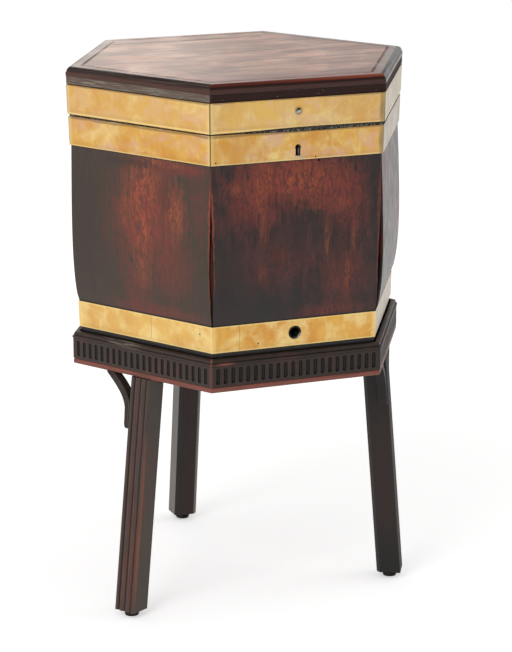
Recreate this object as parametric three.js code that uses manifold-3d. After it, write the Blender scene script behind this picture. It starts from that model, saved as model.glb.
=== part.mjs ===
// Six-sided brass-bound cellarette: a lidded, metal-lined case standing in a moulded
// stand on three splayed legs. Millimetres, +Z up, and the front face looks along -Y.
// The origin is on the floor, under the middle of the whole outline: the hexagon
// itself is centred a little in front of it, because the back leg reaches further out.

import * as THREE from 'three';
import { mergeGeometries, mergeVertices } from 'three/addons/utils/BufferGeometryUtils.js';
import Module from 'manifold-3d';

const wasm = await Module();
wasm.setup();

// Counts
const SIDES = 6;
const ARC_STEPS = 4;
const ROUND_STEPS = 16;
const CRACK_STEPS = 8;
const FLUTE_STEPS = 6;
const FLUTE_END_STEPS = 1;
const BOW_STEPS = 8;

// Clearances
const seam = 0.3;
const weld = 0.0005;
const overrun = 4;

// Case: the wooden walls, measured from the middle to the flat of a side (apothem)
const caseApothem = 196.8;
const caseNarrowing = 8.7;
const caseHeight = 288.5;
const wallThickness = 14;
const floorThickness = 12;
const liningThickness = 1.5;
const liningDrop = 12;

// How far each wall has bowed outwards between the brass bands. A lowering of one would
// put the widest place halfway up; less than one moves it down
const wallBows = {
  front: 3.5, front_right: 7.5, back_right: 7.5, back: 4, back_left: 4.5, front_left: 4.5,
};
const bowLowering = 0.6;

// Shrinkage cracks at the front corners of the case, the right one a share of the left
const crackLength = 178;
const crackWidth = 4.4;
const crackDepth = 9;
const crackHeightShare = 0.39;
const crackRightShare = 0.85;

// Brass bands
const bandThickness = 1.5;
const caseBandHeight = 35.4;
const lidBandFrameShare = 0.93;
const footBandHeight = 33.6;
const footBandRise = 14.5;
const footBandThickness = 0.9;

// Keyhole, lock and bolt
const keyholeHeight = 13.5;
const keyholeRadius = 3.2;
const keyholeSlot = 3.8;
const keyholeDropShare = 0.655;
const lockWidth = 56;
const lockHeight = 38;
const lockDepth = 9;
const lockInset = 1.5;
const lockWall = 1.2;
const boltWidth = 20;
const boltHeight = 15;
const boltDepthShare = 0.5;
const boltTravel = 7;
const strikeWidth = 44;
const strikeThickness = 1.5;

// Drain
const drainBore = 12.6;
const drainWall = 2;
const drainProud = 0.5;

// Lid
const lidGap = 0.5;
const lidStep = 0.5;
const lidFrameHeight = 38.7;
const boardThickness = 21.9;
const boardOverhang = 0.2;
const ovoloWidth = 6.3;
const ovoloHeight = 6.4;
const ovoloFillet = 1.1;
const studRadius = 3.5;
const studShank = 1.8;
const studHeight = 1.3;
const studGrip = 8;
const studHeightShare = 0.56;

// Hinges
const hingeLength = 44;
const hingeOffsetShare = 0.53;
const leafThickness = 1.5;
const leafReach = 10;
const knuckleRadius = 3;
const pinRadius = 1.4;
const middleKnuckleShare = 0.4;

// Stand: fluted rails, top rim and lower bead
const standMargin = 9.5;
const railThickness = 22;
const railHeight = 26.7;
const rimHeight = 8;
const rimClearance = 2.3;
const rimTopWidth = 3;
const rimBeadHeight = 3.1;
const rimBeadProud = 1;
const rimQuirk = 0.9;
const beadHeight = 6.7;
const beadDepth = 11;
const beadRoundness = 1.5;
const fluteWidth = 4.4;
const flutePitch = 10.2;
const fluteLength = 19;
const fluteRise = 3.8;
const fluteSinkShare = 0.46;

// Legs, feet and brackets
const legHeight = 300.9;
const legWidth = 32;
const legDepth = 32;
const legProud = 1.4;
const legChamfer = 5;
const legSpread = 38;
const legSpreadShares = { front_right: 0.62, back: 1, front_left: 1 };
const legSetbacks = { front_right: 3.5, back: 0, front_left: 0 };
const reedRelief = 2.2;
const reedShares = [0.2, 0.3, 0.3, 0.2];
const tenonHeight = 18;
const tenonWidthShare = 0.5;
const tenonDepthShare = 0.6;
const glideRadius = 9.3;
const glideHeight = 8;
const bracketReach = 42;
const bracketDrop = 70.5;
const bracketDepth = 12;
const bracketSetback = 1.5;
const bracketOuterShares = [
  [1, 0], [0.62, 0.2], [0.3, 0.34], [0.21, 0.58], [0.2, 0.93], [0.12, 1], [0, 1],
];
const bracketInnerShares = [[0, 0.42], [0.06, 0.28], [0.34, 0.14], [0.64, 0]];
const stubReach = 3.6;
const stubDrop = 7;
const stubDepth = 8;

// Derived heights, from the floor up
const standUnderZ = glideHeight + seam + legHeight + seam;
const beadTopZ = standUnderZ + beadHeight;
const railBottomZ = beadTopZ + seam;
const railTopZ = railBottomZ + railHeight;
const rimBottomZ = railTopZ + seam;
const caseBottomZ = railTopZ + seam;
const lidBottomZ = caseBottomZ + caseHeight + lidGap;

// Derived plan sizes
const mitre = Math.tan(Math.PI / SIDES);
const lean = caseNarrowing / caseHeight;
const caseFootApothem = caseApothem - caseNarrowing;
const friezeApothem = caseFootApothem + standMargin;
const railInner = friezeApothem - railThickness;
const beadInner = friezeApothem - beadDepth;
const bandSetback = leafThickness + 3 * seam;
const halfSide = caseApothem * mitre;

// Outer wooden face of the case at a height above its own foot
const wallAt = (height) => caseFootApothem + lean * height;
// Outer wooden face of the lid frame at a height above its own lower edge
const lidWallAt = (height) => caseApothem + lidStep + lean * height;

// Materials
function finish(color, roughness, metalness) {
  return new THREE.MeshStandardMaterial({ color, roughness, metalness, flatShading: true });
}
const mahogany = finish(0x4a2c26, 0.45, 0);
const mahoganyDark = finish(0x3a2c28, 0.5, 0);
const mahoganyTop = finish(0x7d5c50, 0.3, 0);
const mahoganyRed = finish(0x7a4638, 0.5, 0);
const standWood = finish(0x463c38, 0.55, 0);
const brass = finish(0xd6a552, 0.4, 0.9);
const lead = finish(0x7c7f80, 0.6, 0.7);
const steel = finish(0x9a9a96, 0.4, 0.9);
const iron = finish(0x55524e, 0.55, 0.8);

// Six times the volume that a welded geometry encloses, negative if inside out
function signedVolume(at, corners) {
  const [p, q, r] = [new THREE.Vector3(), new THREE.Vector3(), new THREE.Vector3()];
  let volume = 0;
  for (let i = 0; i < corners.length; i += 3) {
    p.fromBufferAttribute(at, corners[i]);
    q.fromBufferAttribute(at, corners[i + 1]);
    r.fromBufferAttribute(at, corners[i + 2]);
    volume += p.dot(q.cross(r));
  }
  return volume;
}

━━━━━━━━

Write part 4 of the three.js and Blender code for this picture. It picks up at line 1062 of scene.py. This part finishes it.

━━━━━━━━

**WRITTEN TASK:** Only the lines from the one containing "Recreate this object" through the one containing "const footBandThickness = 0.9;" are to be reproduced, exactly as they appear.

**SOLUTION TO THIS EXERCISE:**
Recreate this object as parametric three.js code that uses manifold-3d. After it, write the Blender scene script behind this picture. It starts from that model, saved as model.glb.
=== part.mjs ===
// Six-sided brass-bound cellarette: a lidded, metal-lined case standing in a moulded
// stand on three splayed legs. Millimetres, +Z up, and the front face looks along -Y.
// The origin is on the floor, under the middle of the whole outline: the hexagon
// itself is centred a little in front of it, because the back leg reaches further out.

import * as THREE from 'three';
import { mergeGeometries, mergeVertices } from 'three/addons/utils/BufferGeometryUtils.js';
import Module from 'manifold-3d';

const wasm = await Module();
wasm.setup();

// Counts
const SIDES = 6;
const ARC_STEPS = 4;
const ROUND_STEPS = 16;
const CRACK_STEPS = 8;
const FLUTE_STEPS = 6;
const FLUTE_END_STEPS = 1;
const BOW_STEPS = 8;

// Clearances
const seam = 0.3;
const weld = 0.0005;
const overrun = 4;

// Case: the wooden walls, measured from the middle to the flat of a side (apothem)
const caseApothem = 196.8;
const caseNarrowing = 8.7;
const caseHeight = 288.5;
const wallThickness = 14;
const floorThickness = 12;
const liningThickness = 1.5;
const liningDrop = 12;

// How far each wall has bowed outwards between the brass bands. A lowering of one would
// put the widest place halfway up; less than one moves it down
const wallBows = {
  front: 3.5, front_right: 7.5, back_right: 7.5, back: 4, back_left: 4.5, front_left: 4.5,
};
const bowLowering = 0.6;

// Shrinkage cracks at the front corners of the case, the right one a share of the left
const crackLength = 178;
const crackWidth = 4.4;
const crackDepth = 9;
const crackHeightShare = 0.39;
const crackRightShare = 0.85;

// Brass bands
const bandThickness = 1.5;
const caseBandHeight = 35.4;
const lidBandFrameShare = 0.93;
const footBandHeight = 33.6;
const footBandRise = 14.5;
const footBandThickness = 0.9;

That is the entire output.